Mickey Rourke, The Wrestler
The performance is a bridge between actor and character, but that doesn't diminish the raw power of the performance, the commitment to the possibly-familiar story arc, the humour he brings to the film as well as the tears.


Anna Faris, The House Bunny
And Miss Faris continues to outshine her material (which isn't actually that bad here but anyway...). The script does, admittedly, give the film to her on a silver platter, but that doesn't stop her comic timing, her clever characterization, her perfect vocalizations, her inspired expressions... Yeah. She's brilliantly funny, basically.

Anne Hathaway, Rachel Getting Married
Using her movie star charisma to the good of the character; Kym's focus-pulling dramatics make Hathaway's status a sore character point, and she embraces it all, shining harsh lights on Kym's multitude of failings while providing witty moments and emotional asides. Hard to watch, sometimes, but truthful in that pain, and delightful out of it.

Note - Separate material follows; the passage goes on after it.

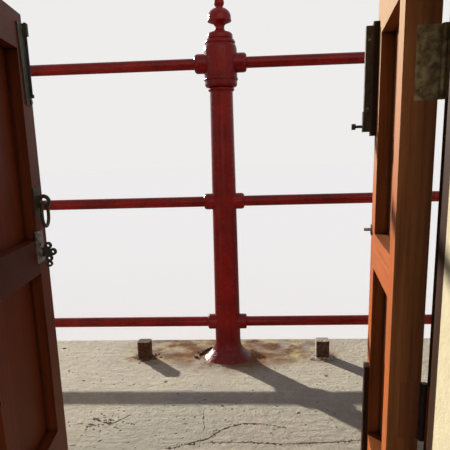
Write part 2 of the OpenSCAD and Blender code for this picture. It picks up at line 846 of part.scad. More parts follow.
// The lock: a thin plate with a raised cover, and a turn on a collar
module lock_case() {
    x = leaf_x1 - lock_in - lock_w;
    mid = x + lock_w / 2;
    color("#B8B8B4") translate([x, face_in - plate_t, lock_plate_z]) cube([lock_w, plate_t, lock_h]);
    cover_z = lock_plate_z + lock_h - cover_h;
    color("#C8C8C4") translate([mid - cover_w / 2, face_in - 2 * plate_t, cover_z])
        cube([cover_w, 2 * plate_t, cover_h]);
    color("#5C5C50") translate([mid, face_in - plate_t, lock_plate_z + turn_z]) {
        rotate([90, 0, 0]) cylinder(d = turn_neck_d, h = turn_neck_l);
        translate([-turn_t / 2, 0, 0]) rotate([90, 0, 90]) linear_extrude(turn_t)
            mirror([1, 0]) turn_bow();
    }
}

module catch() {
    bar_w = 2 * catch_h;
    x = leaf_x1 - edge_in - bar_w;
    color("#A8A8A0") {
        translate([x - catch_h, face_in - plate_t, lock_z + catch_up - 2 * catch_h])
            cube([bar_w + catch_h, plate_t, 4 * catch_h]);
        translate([x, face_in - catch_l, lock_z + catch_up - catch_h / 2])
            cube([bar_w, catch_l, catch_h]);
    }
}

gallery_deck();
deck_stubs();
wall_left();
wall_right();
wall_over_door();
frame_left_jamb();
frame_right_jamb();
frame_head();
door_sill();
post_feet();
left_post();
middle_post();
right_post();
post_finials();
rails(2);  // top_rails
rails(1);  // middle_rails
rails(0);  // bottom_rails
frame_hinges();  // left_frame_hinges
mirror([1, 0, 0]) frame_hinges();  // right_frame_hinges
left_leaf() leaf_hinge_stile();  // left_leaf_hinge_stile
left_leaf() leaf_meeting_stile(true);  // left_leaf_meeting_stile
left_leaf() leaf_rail(top_rail_z, leaf_top);  // left_leaf_top_rail
left_leaf() leaf_rail(lock_z0, lock_z);  // left_leaf_lock_rail
left_leaf() leaf_rail(leaf_z, low_rail_top);  // left_leaf_bottom_rail
left_leaf() leaf_panel(lock_z, top_rail_z);  // left_leaf_upper_panel
left_leaf() leaf_panel(low_rail_top, lock_z0);  // left_leaf_lower_panel
left_leaf() leaf_hinges();  // left_leaf_hinges
right_leaf() leaf_hinge_stile();  // right_leaf_hinge_stile
right_leaf() leaf_meeting_stile(false);  // right_leaf_meeting_stile
right_leaf() leaf_rail(top_rail_z, leaf_top);  // right_leaf_top_rail
right_leaf() leaf_rail(lock_z0, lock_z);  // right_leaf_lock_rail
right_leaf() leaf_rail(leaf_z, low_rail_top);  // right_leaf_bottom_rail
right_leaf() leaf_panel(lock_z, top_rail_z);  // right_leaf_upper_panel
right_leaf() leaf_panel(low_rail_top, lock_z0);  // right_leaf_lower_panel
right_leaf() leaf_hinges();  // right_leaf_hinges
left_leaf() bolt_plate();  // left_bolt_plate
left_leaf() left_bolt_rod();  // left_bolt
left_leaf() ring_plate();  // left_ring_plate
left_leaf() pull_ring();  // left_ring
left_leaf() lock_case();  // left_lock
right_leaf() bolt_blocks();  // right_bolt_blocks
right_leaf() bolt_case();  // right_bolt_case
right_leaf() right_bolt_rod();  // right_bolt
right_leaf() catch();  // right_catch
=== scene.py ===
"""Finishes, fixings and wear of a lighthouse gallery section with its door and railing."""

import functools
import json
import math
import random

import bmesh
import bpy
from mathutils import Matrix, Vector, noise


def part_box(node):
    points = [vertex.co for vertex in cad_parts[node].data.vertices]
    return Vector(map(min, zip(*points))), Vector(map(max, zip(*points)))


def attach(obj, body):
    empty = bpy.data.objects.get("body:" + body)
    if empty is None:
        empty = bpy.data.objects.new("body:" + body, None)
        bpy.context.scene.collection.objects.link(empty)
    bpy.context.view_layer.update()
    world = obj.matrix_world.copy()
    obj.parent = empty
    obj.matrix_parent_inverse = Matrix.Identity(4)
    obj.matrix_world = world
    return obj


bl_info = {
    "name": "Lighthouse gallery section",
    "version": (1, 0, 0),
    "blender": (4, 5, 0),
    "location": "3D View > Sidebar > Gallery",
    "description": "Finishes, fixings and wear of a gallery section with door and railing",
    "category": "Object",
}

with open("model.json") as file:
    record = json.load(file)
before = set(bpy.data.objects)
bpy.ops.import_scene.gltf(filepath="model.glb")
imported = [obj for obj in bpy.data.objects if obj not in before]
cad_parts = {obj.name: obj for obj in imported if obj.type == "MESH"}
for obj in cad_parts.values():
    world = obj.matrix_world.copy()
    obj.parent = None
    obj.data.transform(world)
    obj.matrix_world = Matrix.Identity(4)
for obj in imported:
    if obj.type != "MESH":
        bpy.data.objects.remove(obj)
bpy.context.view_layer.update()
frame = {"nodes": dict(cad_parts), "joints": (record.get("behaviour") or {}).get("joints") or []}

MM = 0.001
DECK_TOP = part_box("deck_stubs")[0][2]
# The posts stand in a row, one bay apart, on round feet
BAY = (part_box("right_post")[0][0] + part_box("right_post")[1][0]) / 2
POST_XS = (-BAY, 0.0, BAY)
FOOT_R = 97 * MM
# A square bar was sawn off on each side of a post, and each pair stands a little off the post's middle
STUB_W = 50 * MM
STUB_OFF = 353 * MM
STUB_SHIFT = 17 * MM
STUB_XS = tuple(
    bay * BAY / 2 + side * (BAY / 2 - STUB_OFF) + STUB_SHIFT for bay in (-1, 1) for side in (-1, 1))
# A leaf turns on its pin, and stands open in the part's rest pose
DOOR_HINGE = next(joint_occlusion for joint_occlusion in frame["joints"] if joint_occlusion["name"] == "right_door_hinge")
PIN_X, PIN_Y = DOOR_HINGE["pos_m"][:2]
OPEN_ANGLE = math.radians(-DOOR_HINGE["range_deg"][0])
# The leaf's edge and outer face, from the pin
LEAF_X0 = 2.75 * MM
PIN_OUT = 5.5 * MM
LEAF_T = 54 * MM
# The jamb's side and the wall's face, as the sill fills the doorway
JAMB_X, WALL_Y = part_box("door_sill")[1][:2]
# The hinges' middles over the walkway
HINGE_H = 108 * MM
HINGE_MIDDLES = (
    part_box("right_leaf_hinges")[0][2] + HINGE_H / 2 - DECK_TOP,
    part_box("right_leaf_hinges")[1][2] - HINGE_H / 2 - DECK_TOP,
)
# A hinge plate's screws, in mm: over the hinge's middle, and in from the leaf's outer face
HINGE_SCREWS = ((-40, 24), (0, 12), (40, 24))
# The boards of a leaf, each with the way its grain runs
LEAF_BOARDS = {
    "hinge_stile": "z", "meeting_stile": "z", "top_rail": "x", "lock_rail": "x",
    "bottom_rail": "x", "upper_panel": "z", "lower_panel": "z",
}
# How far cracks and chips reach into the walkway, so that no edge of theirs floats
CHIP_SINK = 0.4 * MM
# What turns a Mix node into one for colours
COLOUR_MIX = {"data_type": "RGBA", "out": 2}


def linear(code):
    """The linear colour, with alpha, of an sRGB hex value such as #8E1F1B."""
    parts = [int(code[i : i + 2], 16) / 255 for i in (1, 3, 5)]
    return [p / 12.92 if p <= 0.04045 else ((p + 0.055) / 1.055) ** 2.4 for p in parts] + [1.0]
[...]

Sally Hawkins, Happy-Go-Lucky
Works, across the arc of the film, on turning the audience fully around; initially ingratiating, Hawkins does not compromise Poppy's relentlessly cheerful attitude whatsoever, but shades it with reasoning, hidden moments of a darker complexion, and completely turns you around to how you percieve her- without changing in the slightest.

Julianne Moore, Savage Grace
Moore has been lost in the mainstream for long enough for it to be evident that she needs the freedom, the looser boundaries, the adventure of smaller, more independent filmmaking to really grasp a character. And grasp she does; Barbara is a fierce, vibrant woman, and Moore bites down on her prentiousness, her frailties, her distorted perceptions to fashion a performance that is frighteningly magnetic.

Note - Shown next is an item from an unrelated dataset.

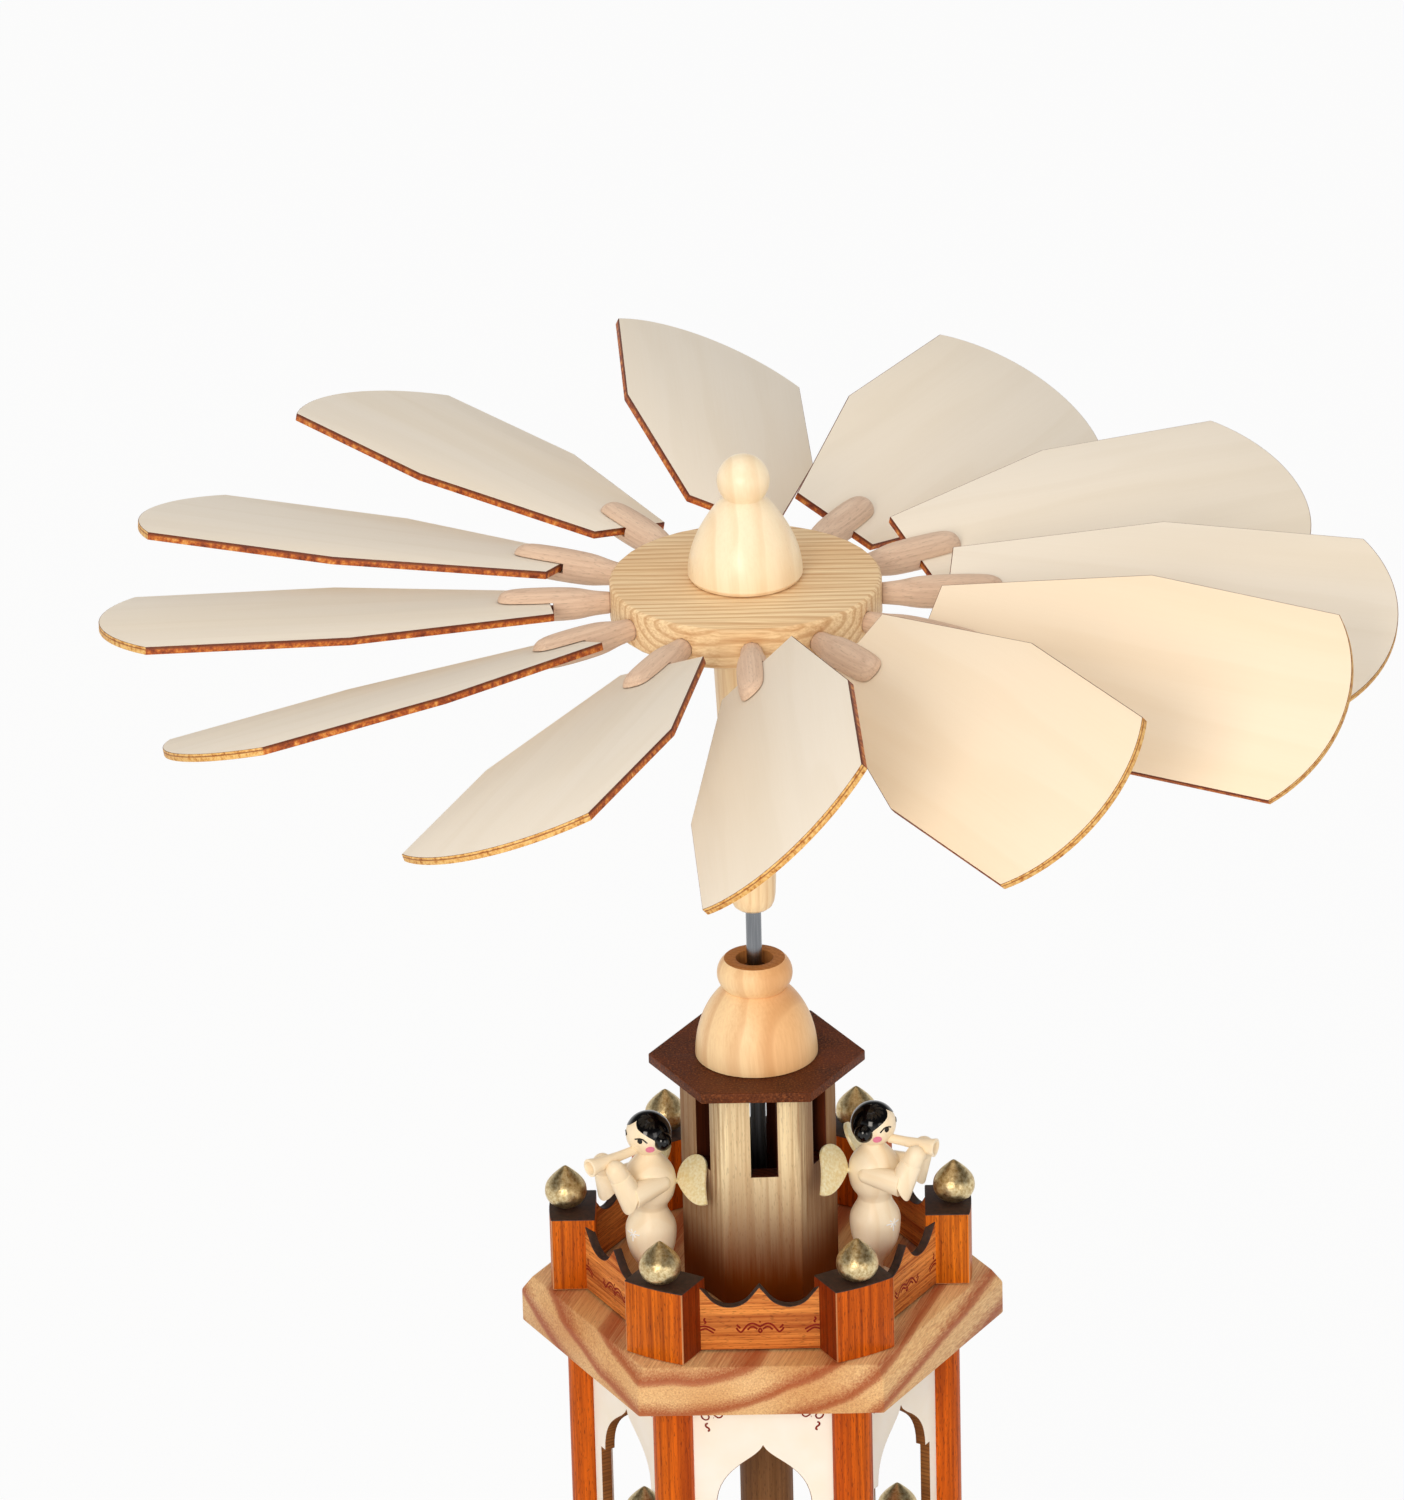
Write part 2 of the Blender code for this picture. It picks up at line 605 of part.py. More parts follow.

Michelle Williams, Wendy and Lucy
The quiet, unassuming centre of the film, Williams does nothing flashy with the part, instead letting us grow accustomed to her with time, letting our involvement rest on both virtue and fault, quietly carving a subtle, affecting performance that rests within the quiet beauty of the film.

(see the full top ten)

Boy A
A difficult subject handled with delicacy, subtlety and humanism; answers are not to be found within, simply the moving story of society's failings, both in the cause of the tragedy and the difficulty of Jack's reintroduction. Low-key but devastatingly effective.

The Class
Surely familiar to anyone who's ever attended a public school; I, for one, recognised the genial arguments and the bitter, difficult debates, the difficulty of positioning yourself between your own intellectual progression and how others percieve you. The Class gets all the little details right, and is so deftly executed, so unassumingly witty and poignant, that it really is an unexpected masterwork.

The Fall
An astonishing piece of work; such glorious imagination, rendered on-screen so with such aplomb, such a stunning sense of style. A singular piece of work, yet one that is eminently connectable, appealing as it does to both the audience's childhoods and their adult perceptions of a world gone wrong.

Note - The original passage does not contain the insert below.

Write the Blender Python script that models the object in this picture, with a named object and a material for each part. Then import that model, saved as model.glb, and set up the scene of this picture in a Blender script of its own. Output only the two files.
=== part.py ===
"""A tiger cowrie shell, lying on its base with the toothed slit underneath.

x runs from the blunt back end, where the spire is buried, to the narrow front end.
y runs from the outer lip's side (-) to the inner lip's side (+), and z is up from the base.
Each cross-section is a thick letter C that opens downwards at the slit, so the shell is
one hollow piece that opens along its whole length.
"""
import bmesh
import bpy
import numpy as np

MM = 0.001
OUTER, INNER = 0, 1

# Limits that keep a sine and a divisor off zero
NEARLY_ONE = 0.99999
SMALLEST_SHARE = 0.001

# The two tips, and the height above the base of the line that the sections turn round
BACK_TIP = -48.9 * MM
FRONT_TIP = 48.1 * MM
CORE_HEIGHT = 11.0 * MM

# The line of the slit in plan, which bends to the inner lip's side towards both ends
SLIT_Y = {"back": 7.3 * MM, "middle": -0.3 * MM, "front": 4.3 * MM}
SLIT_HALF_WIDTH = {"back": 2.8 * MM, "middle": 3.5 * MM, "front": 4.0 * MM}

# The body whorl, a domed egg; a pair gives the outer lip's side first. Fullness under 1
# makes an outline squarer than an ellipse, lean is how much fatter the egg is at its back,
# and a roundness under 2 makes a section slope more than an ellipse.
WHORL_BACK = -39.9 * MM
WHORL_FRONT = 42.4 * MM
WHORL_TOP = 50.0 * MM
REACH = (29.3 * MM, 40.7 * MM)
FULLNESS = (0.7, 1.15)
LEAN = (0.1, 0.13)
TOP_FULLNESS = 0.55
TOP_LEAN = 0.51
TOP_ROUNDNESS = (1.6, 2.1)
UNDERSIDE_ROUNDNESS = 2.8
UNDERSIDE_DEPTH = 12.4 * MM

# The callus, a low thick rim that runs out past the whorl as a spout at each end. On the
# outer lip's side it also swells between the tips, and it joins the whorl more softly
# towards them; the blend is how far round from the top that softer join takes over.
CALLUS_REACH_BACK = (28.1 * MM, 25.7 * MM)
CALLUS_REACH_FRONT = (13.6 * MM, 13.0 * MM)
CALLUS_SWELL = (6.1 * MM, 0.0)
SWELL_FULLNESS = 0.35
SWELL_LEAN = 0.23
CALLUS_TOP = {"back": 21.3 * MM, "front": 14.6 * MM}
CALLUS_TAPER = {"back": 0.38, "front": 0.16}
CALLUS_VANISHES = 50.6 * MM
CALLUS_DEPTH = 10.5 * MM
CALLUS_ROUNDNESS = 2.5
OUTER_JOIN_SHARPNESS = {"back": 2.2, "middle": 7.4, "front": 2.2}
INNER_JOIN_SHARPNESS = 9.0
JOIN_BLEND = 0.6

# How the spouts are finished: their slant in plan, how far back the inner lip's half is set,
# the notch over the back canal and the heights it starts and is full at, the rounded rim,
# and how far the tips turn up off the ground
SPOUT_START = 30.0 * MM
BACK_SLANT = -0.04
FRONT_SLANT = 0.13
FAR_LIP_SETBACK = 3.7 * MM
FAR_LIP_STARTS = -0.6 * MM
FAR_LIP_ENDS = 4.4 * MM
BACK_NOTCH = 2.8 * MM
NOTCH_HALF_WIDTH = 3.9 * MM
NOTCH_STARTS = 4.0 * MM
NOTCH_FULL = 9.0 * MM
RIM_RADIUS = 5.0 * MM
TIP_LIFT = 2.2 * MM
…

The difficulties of a friendship, the difficulties of writing, the difficulties of adulthood; life is difficult all over, really, but rarely has that difficulty been rendered so exactly and through such insightful, clever cinematic techniques.

Trouble the Water
An exemplary documentary; the large part of the film is dominated by Kimberley Rivers' astonishing home video footage of Hurricane Katrina, which would probably be worthy enough in itself, but directors Carl Dean and Tia Lessin not only manage this footage, they track Rivers and her family after the hurricane, providing an intimate portrait of the results of the devastation, while also widening out to larger issues that Rivers, intentionally or not, raises. A striking, moving, engrossing watch.